I want to understand in non-mathematical terms how “academic aptitude” is factored into the equation so that teachers will not be “penalized” for taking classes of difficult or refractory students. It seems to be a single number (ηi) in the equation, but how is it derived? A lot hangs on the way teachers are “made responsible” for students’ work when their aptitude for it may have a share in the responsibility.

I would like to know how many years’ value-added ratings they think a teacher should receive before the ratings can be said to reflect his or her actual performance, and I would like to understand the basis for this determination. It is one thing to say that we have some aggregate statistics that show teachers in general have certain effects on their students in the long run, and a rather different thing to say that these statistics can reliably rate individual teachers in one or two goes. This is particularly true given that the authors themselves say some elements of the value-added equation require “observing teachers over many school years.”

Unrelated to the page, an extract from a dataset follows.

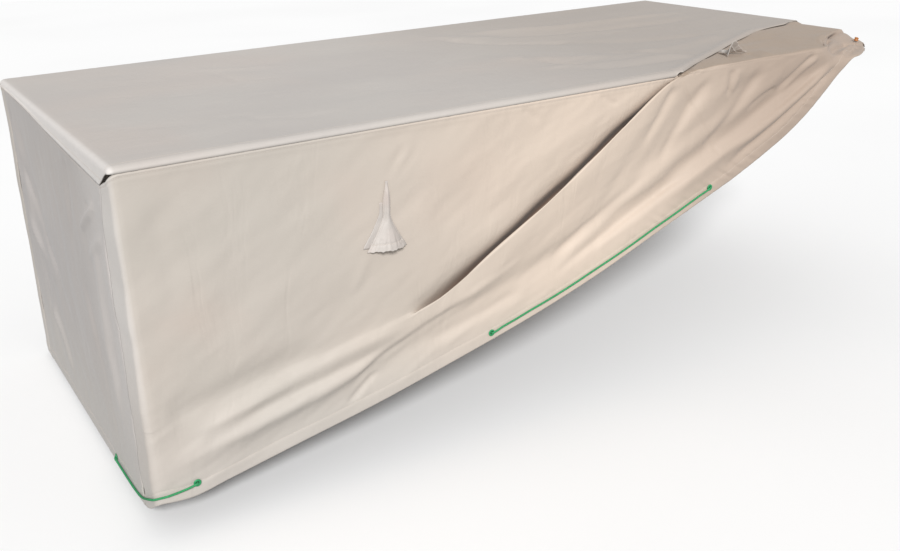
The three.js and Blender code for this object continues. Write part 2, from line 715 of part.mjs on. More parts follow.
function leftEndPanel() {
  const heightShares = [0, 0.05, 0.12, 0.2, 0.3, 0.4, 0.5, 0.6, 0.7, 0.8, 0.9, 1];
  const count = 16;
  const margin = { columns: 3, top: 0.12 };
  const backY = back - backWrap - seamGap;
  const seamRow = uprightSeamRows[uprightSeamRows.length - 1];
  const columns = [];
  for (let n = 0; n <= count; n += 1) {
    const topY = mix(backY, seamRow.y + seamGap, n / count);
    const topZ = coverHeight - readTable(leftDropRows, 'y', 'drop', topY) - 2 * seamGap;
    const sideFade = ease(n / margin.columns) * ease((count - n) / margin.columns);
    columns.push(heightShares.map((share) => {
      const level = mix(topZ, leftHemRows[leftHemRows.length - 1].z, share);
      const frontY = readTable(uprightSeamRows, 'z', 'y', level) + seamGap;
      const y = mix(backY, frontY, n / count);
      const z = mix(topZ, readTable(leftHemRows, 'y', 'z', y), share);
      const fade = ease(share / margin.top) * sideFade;
      return point(left - flareAt(z) - fade * foldHeight(leftEndFolds, y, z), y, z);
    }));
  }
  return sheetFromGrid(columns, clothThickness);
}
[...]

Having asked my questions I now make a couple of observations. One of the study’s authors, according to The New York Times, says that value-added metrics should be used even though “mistakes will be made” and “despite the uncertainty and disruption involved.” It is disturbing to see someone so fastidious in the drawing of conclusions become so sweeping and remorseless in applying them, particularly when the study itself has just spoken to the need to “weigh the cost of errors in personnel decisions against the mean benefit from improving teacher value-added.”

The problem with basing decisions on “mean benefits” is that they have particular consequences. The authors have said that they think it would be more cost-effective to fire ineffective teachers (even mistakenly ineffective ones) than to give bonuses to effective ones. It is time for people who say stuff like this to start “balancing” cost-effectiveness and ethos-effectiveness. Who is going to be attracted to a profession governed by such principles and assumptions? “Drifters and misfits,” as Hofstadter called them? And if no teacher behavior correlates to “value” “addition,” what prospective teacher will join a profession in which it cannot be said with confidence what he needs to do in order to be successful?

Time for a little exorcism!

Let me end with a note on the ad-hominem stereotype that people who are against value-added “measurement” are unionists, educational bureaucrats, or people with tenure to lose in a change of system. In my twenty-five years as a teacher I have never worked within a tenure-granting system.  I have never been in a union shop, nor have I been a member of a teachers’ union. I have never held an administrative position in education except that of Department Head. I have never worked in a teachers’ college. If I am against the kind of practice discussed in this posting, it is not because I have a hidden interest. It is because it seems wrong. I mean both wrong-headed and culpable.